Visitors to the Museum will be able to engage with the installation’s large, interactive screens on-site. In addition, classroom teachers and students, researchers, and others outside of New York will be able to experience Survivor Stories: An Interactive Dialog remotely via an interactive website that is also launching this fall.

“We are thrilled to partner with the visionary teams at USC Libraries and the USC Shoah Foundation to innovate new ways to educate generations to come about Jewish life before, during, and after the Holocaust,” says Jack Kliger, President and CEO of the Museum of Jewish Heritage. “Survivors have been the Museum’s North Star since its founding, and we are determined to preserve their testimonies well into the future, along with the lessons they impart.”

“Our Speakers Bureau has played an essential role in the Museum’s mission to educate students about the Holocaust. Meeting a survivor and hearing from that person a firsthand account of lived experience has a profound impact on young people. It helps develop their sense of empathy and a deeper level of knowing like no history book can,” says Dr. Paul Radensky, Senior Director for Education at the Museum of Jewish Heritage.

“In our ten years of experience with interactive biographies, we have seen users absorb history while engaging in meaningful conversations with survivors,” said Catherine Clark, PhD, Senior Director of Programs at the USC Shoah Foundation. “This innovative partnership with the Museum of Jewish Heritage will keep these connections alive now and into the future.”

“It is especially meaningful for the USC Libraries and the USC Shoah Foundation to collaborate with the Museum of Jewish Heritage on such a thoughtful approach to collective storytelling,” said Sam Gustman, Associate Dean of Technology at the USC Libraries and Chief Technology Officer and Senior Director of Collections at the USC Shoah Foundation. “The exhibit preserves the singular voices of our last generation of survivors in a way that sets each of them apart while conveying the enormity of their shared experiences.”

Leading support for Survivor Stories: An Interactive Dialog is provided by The Myron and Alayne Meilman Family Foundation.

About The Museum of Jewish Heritage – A Living Memorial to the Holocaust

The Museum of Jewish Heritage – A Living Memorial to the Holocaust is New York’s contribution to the global responsibility to Never Forget. Opened in 1997, the Museum is committed to the crucial mission of educating diverse visitors about Jewish life before, during, and after the Holocaust. 
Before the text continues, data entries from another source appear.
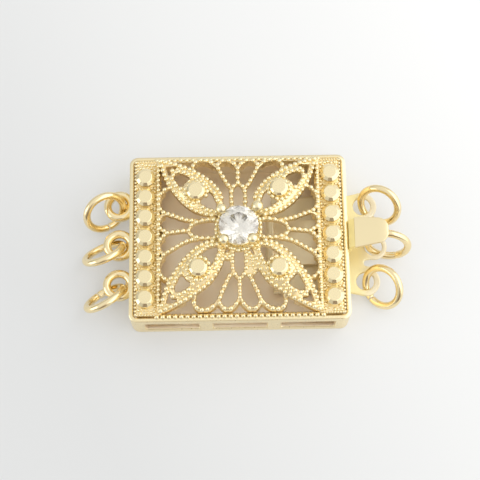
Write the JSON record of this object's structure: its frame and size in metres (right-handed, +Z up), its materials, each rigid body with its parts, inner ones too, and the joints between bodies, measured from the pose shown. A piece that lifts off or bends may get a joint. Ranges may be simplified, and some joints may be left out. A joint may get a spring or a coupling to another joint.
{
  "type": "multi-strand box clasp",
  "caption": "Gold-plated box clasp for a multi-strand necklace or bracelet: pierced domed top with a round clear stone, folded spring tongue with thumb tab, eyes and jump rings.",
  "frame": {"origin": "centre of the box's flat underside, where the clasp lies", "axes": "+X along the box towards the tongue and its thumb tab, +Y along the line of the strands, +Z up through the stone"},
  "size_m": [0.035, 0.0182, 0.0093],
  "materials": {
    "gold_box": "polished light gold plating",
    "gold_filigree": "bright cast gold plating with beaded ribs",
    "crystal": "clear, brilliant cut",
    "gold_tongue": "smooth gold plating",
    "gold_ring": "polished gold plating"
  },
  "bodies": {
    "case": {"box_body": "gold_box", "filigree_top": "gold_filigree", "crystal": "crystal", "ring_left_1": "gold_ring", "ring_left_2": "gold_ring", "ring_left_3": "gold_ring"},
    "tongue": {"tongue_plate": "gold_tongue", "ring_right_1": "gold_ring", "ring_right_2": "gold_ring", "ring_right_3": "gold_ring"},
    "leaf": {"press_leaf": "gold_tongue"}
  },
  "joints": [
    {"name": "tongue_slide", "type": "slide", "parent": "case", "child": "tongue", "axis": [1, 0, 0], "range_m": [0, 0.0089]},
    {"name": "leaf_press", "type": "hinge", "parent": "tongue", "child": "leaf", "pos_m": [0.0036, 0, 0.00172], "axis": [0, 1, 0], "range_deg": [0, 3], "stiffness_Nm_per_rad": 0.02}
  ]
}
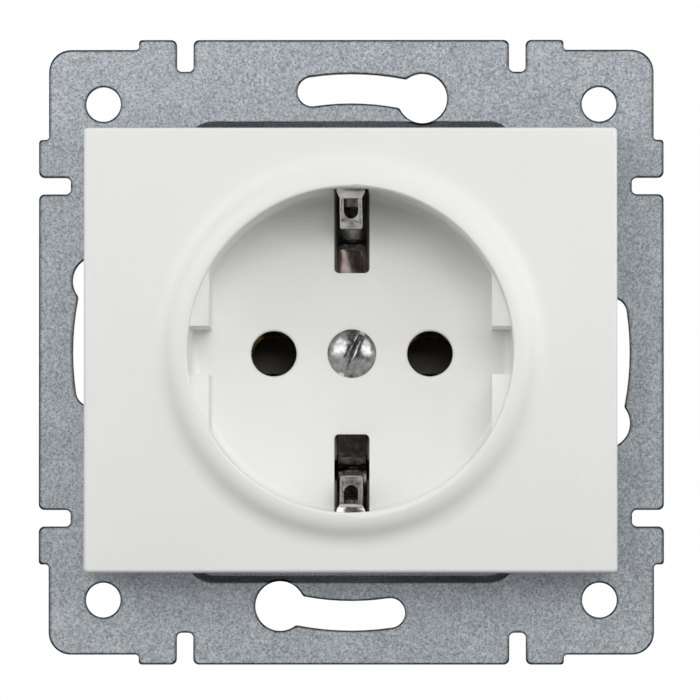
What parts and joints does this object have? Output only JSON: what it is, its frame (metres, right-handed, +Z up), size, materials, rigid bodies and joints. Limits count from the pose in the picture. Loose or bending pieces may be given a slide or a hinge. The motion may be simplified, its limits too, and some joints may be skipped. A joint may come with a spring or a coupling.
{
  "type": "type f wall socket",
  "caption": "Flush wall socket insert: round plug recess with side earth clips in a rectangular cover, on a square sheet-metal support frame with a terminal body behind.",
  "frame": {"origin": "centre of the circle of box screws, in the plane of the support frame's back face, which lies on the wall", "axes": "+Y into the wall along the axis of the recess, so the socket's front looks towards -Y; +Z up, earth clips above and below; +X right seen from the front"},
  "size_m": [0.0756, 0.0401, 0.0756],
  "materials": {
    "white_cover": "satin moulded",
    "galvanised_sheet": "zinc coated, fine grained",
    "grey_carrier": "moulded, fine grain",
    "grey_guard": "moulded, fine grain",
    "brass_contact": "bright rolled",
    "earth_spring": "tinned spring strip",
    "cover_screw_steel": "nickel plated",
    "plated_steel": "zinc plated"
  },
  "bodies": {
    "root": {"contact_carrier": "grey_carrier", "contact_guard": "grey_guard", "cover_plate": "white_cover", "cover_screw": "cover_screw_steel", "cover_screw_insert": "brass_contact", "earth_bracket": "earth_spring", "earth_clamp_left": "plated_steel", "earth_clamp_right": "plated_steel", "earth_screw_left": "plated_steel", "earth_screw_right": "plated_steel", "frame_screw_lower_left": "plated_steel", "frame_screw_lower_right": "plated_steel", "frame_screw_upper_left": "plated_steel", "frame_screw_upper_right": "plated_steel", "guard_screw_lower": "plated_steel", "guard_screw_upper": "plated_steel", "pin_contact_left": "brass_contact", "pin_contact_right": "brass_contact", "support_frame": "galvanised_sheet", "terminal_clamp_left_lower": "plated_steel", "terminal_clamp_left_upper": "plated_steel", "terminal_clamp_right_lower": "plated_steel", "terminal_clamp_right_upper": "plated_steel", "terminal_screw_left_lower": "plated_steel", "terminal_screw_left_upper": "plated_steel", "terminal_screw_right_lower": "plated_steel", "terminal_screw_right_upper": "plated_steel"}
  },
  "joints": []
}
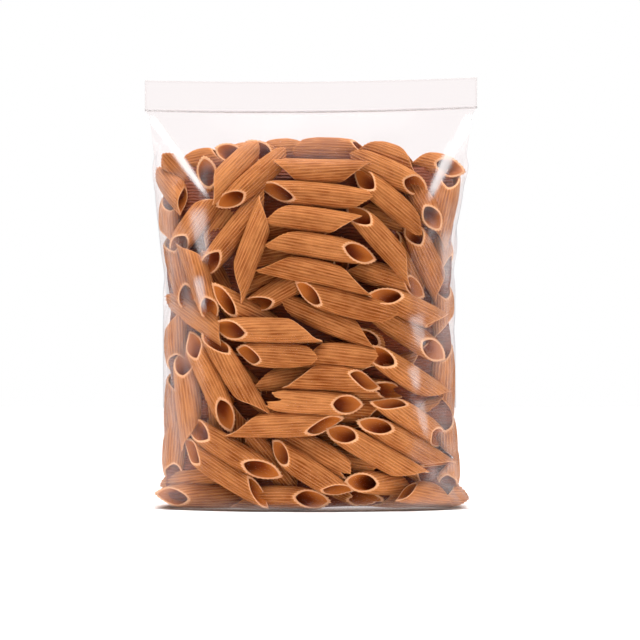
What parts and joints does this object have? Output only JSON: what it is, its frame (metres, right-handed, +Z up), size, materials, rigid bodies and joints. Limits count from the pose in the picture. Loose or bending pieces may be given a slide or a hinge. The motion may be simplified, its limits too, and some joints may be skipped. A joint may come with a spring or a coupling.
{
  "type": "pasta packet",
  "caption": "Clear press-seal film bag standing upright, filled with short ridged pasta tubes, with a flat closure band across the top.",
  "frame": {"origin": "bottom centre of the whole pack, on the surface it stands on", "axes": "+Z up, +X along the closure band to the right as seen from the front, -Y towards the front"},
  "size_m": [0.14, 0.051, 0.182],
  "materials": {
    "pasta": "dry whole-wheat pasta seen through clear film, satin, with pale floury cut edges",
    "film": "clear thin polyethylene film, glossy, with soft creases"
  },
  "bodies": {
    "root": {"bag": "pasta", "closure_band": "film"}
  },
  "joints": []
}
The Museum’s current offerings include Courage to Act: Rescue in Denmark,a new exhibition about the extraordinary rescue of Denmark’s Jewish population in 1943, a story of mutual aid and communal upstanding in difficult times for visitors aged 9 and up; and The Holocaust: What Hate Can Do, a major exhibition offering a timely and expansive presentation of Holocaust history, on view in the main galleries.

The Museum of Jewish Heritage maintains the Peter & Mary Kalikow Jewish Genealogy Resource Center, a collection of almost 40,000 artifacts, photographs, documentary films, and survivor testimonies, and contains classrooms, a 375-seat theater (Edmond J. Safra Hall), special exhibition galleries, and a memorial art installation, Garden of Stones, designed by internationally acclaimed sculptor Andy Goldsworthy. The Museum also hosts LOX at Café Bergson an OU-certified café serving eastern European specialties.
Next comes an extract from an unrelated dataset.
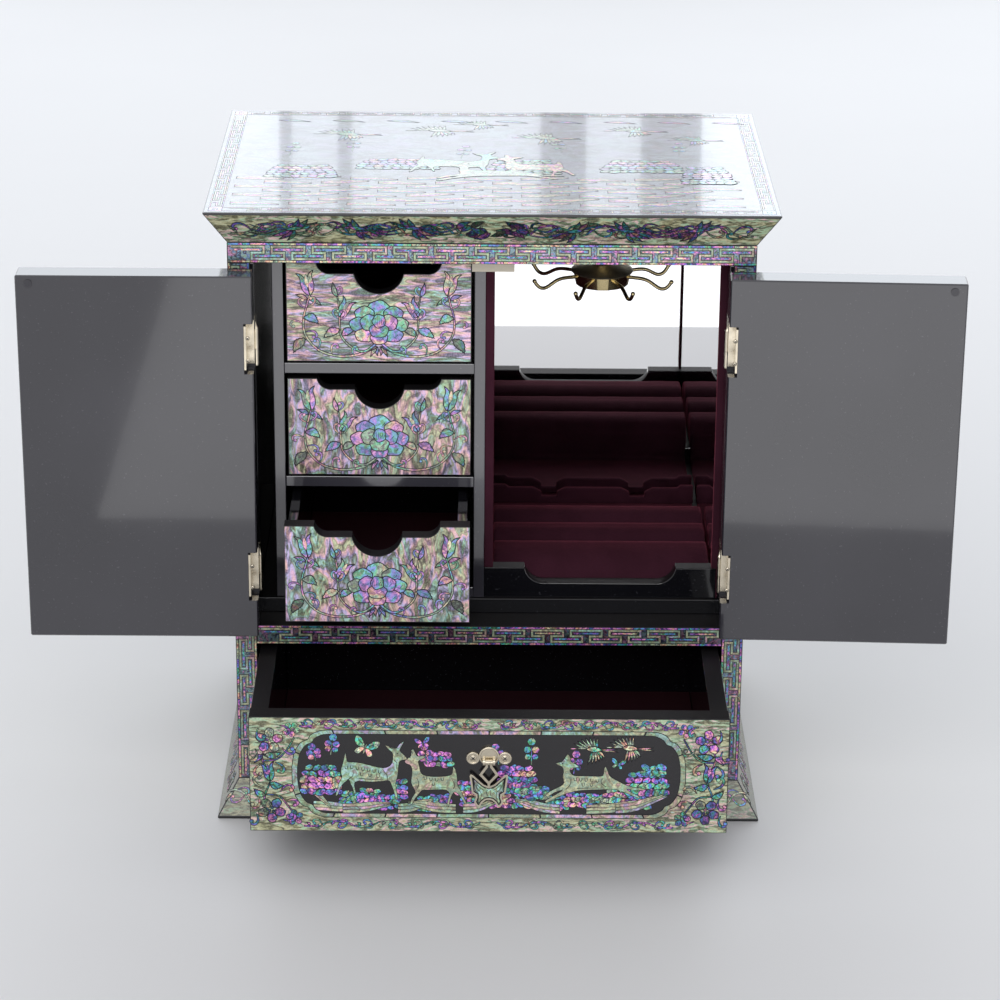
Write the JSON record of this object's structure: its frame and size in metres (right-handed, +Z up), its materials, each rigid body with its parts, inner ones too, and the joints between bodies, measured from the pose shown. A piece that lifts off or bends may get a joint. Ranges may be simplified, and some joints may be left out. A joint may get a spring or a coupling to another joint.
{
  "type": "jewelry box",
  "caption": "Tabletop jewellery chest with hinged doors, pearl-faced drawers, a mirrored velvet compartment with ring rolls, a hanging necklace carousel and a wide drawer.",
  "frame": {"origin": "centre of the underside, between the plinth sides and between the plinth front and the back", "axes": "+Z up, front faces -Y, +X to the right seen from the front"},
  "size_m": [0.5775, 0.3418, 0.4076],
  "materials": {
    "black_lacquer": "gloss black lacquer on wood",
    "pearl_front": "mother of pearl set in clear gloss lacquer on wood",
    "wine_velvet": "wine red velvet over board",
    "mirror_glass": "silvered glass",
    "pale_brass": "polished pale brass plating",
    "catch_plastic": "matt cream case of a magnet catch",
    "strike_steel": "black painted steel disc"
  },
  "bodies": {
    "case": {"back_mirror": "mirror_glass", "back_panel": "black_lacquer", "bank_divider": "black_lacquer", "bank_left_panel": "black_lacquer", "bank_shelves": "black_lacquer", "base_panel": "black_lacquer", "bottom_board": "black_lacquer", "carousel_stem": "pale_brass", "ceiling_board": "black_lacquer", "compartment_left_velvet": "wine_velvet", "compartment_right_velvet": "wine_velvet", "cornice_front": "pearl_front", "cornice_left": "pearl_front", "cornice_right": "pearl_front", "front_lip": "black_lacquer", "hinge_fixed_leaves": "pale_brass", "hinge_pins": "pale_brass", "insert_base_board": "black_lacquer", "left_jamb_liner": "black_lacquer", "left_side_board": "black_lacquer", "magnet_catch": "catch_plastic", "middle_shelf": "black_lacquer", "plinth_front": "pearl_front", "plinth_left": "pearl_front", "plinth_right": "pearl_front", "right_jamb_liner": "black_lacquer", "right_side_board": "black_lacquer", "ring_roll_tray": "wine_velvet", "side_mirror": "mirror_glass", "top_panel": "pearl_front", "well_partition": "wine_velvet"},
    "left_door": {"left_door_panel": "black_lacquer", "left_hinge_leaves": "pale_brass", "left_door_strike": "strike_steel", "left_door_pull_plate": "pale_brass"},
    "right_door": {"right_door_panel": "black_lacquer", "right_hinge_leaves": "pale_brass", "right_door_strike": "strike_steel", "right_door_pull_plate": "pale_brass"},
    "left_door_pull": {"left_door_pull_butterfly": "pale_brass"},
    "right_door_pull": {"right_door_pull_butterfly": "pale_brass"},
    "small_drawer_1": {"small_drawer_1_front": "pearl_front", "small_drawer_1_box": "black_lacquer", "small_drawer_1_felt": "wine_velvet"},
    "small_drawer_2": {"small_drawer_2_front": "pearl_front", "small_drawer_2_box": "black_lacquer", "small_drawer_2_felt": "wine_velvet"},
    "small_drawer_3": {"small_drawer_3_front": "pearl_front", "small_drawer_3_box": "black_lacquer", "small_drawer_3_felt": "wine_velvet"},
    "wide_drawer": {"wide_drawer_front": "pearl_front", "wide_drawer_box": "black_lacquer", "wide_drawer_felt": "wine_velvet", "wide_drawer_pull_plate": "pale_brass"},
    "wide_drawer_pull": {"wide_drawer_pull_butterfly": "pale_brass"},
    "carousel": {"carousel_hub": "pale_brass", "carousel_hooks": "pale_brass"}
  },
  "joints": [
    {"name": "left_door_hinge", "type": "hinge", "parent": "case", "child": "left_door", "pos_m": [-0.1451, -0.1115, 0.2512], "axis": [0, 0, -1], "range_deg": [-180, 0]},
    {"name": "right_door_hinge", "type": "hinge", "parent": "case", "child": "right_door", "pos_m": [0.1451, -0.1115, 0.2512], "axis": [0, 0, 1], "range_deg": [-177.6, 2.4]},
    {"name": "small_drawer_1_slide", "type": "slide", "parent": "case", "child": "small_drawer_1", "axis": [0, -1, 0], "range_m": [0, 0.12]},
    {"name": "small_drawer_2_slide", "type": "slide", "parent": "case", "child": "small_drawer_2", "axis": [0, -1, 0], "range_m": [0, 0.12]},
    {"name": "small_drawer_3_slide", "type": "slide", "parent": "case", "child": "small_drawer_3", "axis": [0, -1, 0], "range_m": [-0.0721, 0]},
    {"name": "wide_drawer_slide", "type": "slide", "parent": "case", "child": "wide_drawer", "axis": [0, -1, 0], "range_m": [-0.105, 0.045]},
    {"name": "carousel_spin", "type": "hinge", "parent": "case", "child": "carousel", "pos_m": [0.072, 0.0149, 0.3251], "axis": [0, 0, 1], "continuous": true},
    {"name": "wide_drawer_pull_swing", "type": "hinge", "parent": "wide_drawer", "child": "wide_drawer_pull", "pos_m": [0, -0.2175, 0.0872], "axis": [-1, 0, 0], "range_deg": [0, 95]},
    {"name": "left_door_pull_swing", "type": "hinge", "parent": "left_door", "child": "left_door_pull", "pos_m": [-0.2734, -0.1105, 0.2598], "axis": [1, 0, 0], "range_deg": [0, 95]},
    {"name": "right_door_pull_swing", "type": "hinge", "parent": "right_door", "child": "right_door_pull", "pos_m": [0.27333, -0.11587, 0.2598], "axis": [0.9991, -0.0419, 0], "range_deg": [0, 95]}
  ],
  "couplings": [
    {"joint": "small_drawer_3_slide", "follows": "left_door_hinge", "m_per_rad": 0.022918}
  ]
}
Each year, the Museum presents over 100 public programs, connecting our community in person and virtually through lectures, book talks, concerts, and more. For more info visit: http://mjhnyc.org/events. The Museum receives general operating support from the New York City Department of Cultural Affairs and New York State Council on the Arts. For more information, visit mjhnyc.org.

About the USC Shoah Foundation

The USC Shoah Foundation preserves and amplifies the voices of the past to build a future that remembers. The Visual History Archive is home to more than 57,000 testimonies of survivors and witnesses of the Holocaust, contemporary antisemitism, the Armenian Genocide, and other historical events of genocide, crimes against humanity, and related persecution. It is the largest such collection in the world.

Established in 1994, the USC Shoah Foundation found a permanent home at the University of Southern California in 2006. With survivor testimony at the center, the USC Shoah Foundation’s innovative programming, global-impact strategies, and forward-looking research initiatives help foster insights and practical solutions to preserve Holocaust memory and history, confront antisemitism, and strengthen democratic values.

About the USC Libraries

The USC Libraries actively support the discovery, creation, and preservation of knowledge at the University of Southern California and beyond. Since the early 1990s, the USC Libraries have pioneered digital technologies for engagement with and preservation of cultural heritage collections. Our initiatives include immersive digital media projects across many areas of inquiry, media partnerships with PBS SoCal and other organizations, and innovative uses of machine learning technologies for the interpretation of cultural collections.

Our USC Digital Repository plays a leading role in these efforts—particularly through its development of natural language processing and conversational AI approaches for creating thoughtful, interactive experiences with witnesses to history that ensure trust and accuracy. Our collaborations in this area include innovative projects with the Museum of Jewish Heritage, the Television Academy Foundation, the USC Shoah Foundation, the USC Charlotta Bass Journalism & Justice Lab at the USC Annenberg School for Communication, and other organizations.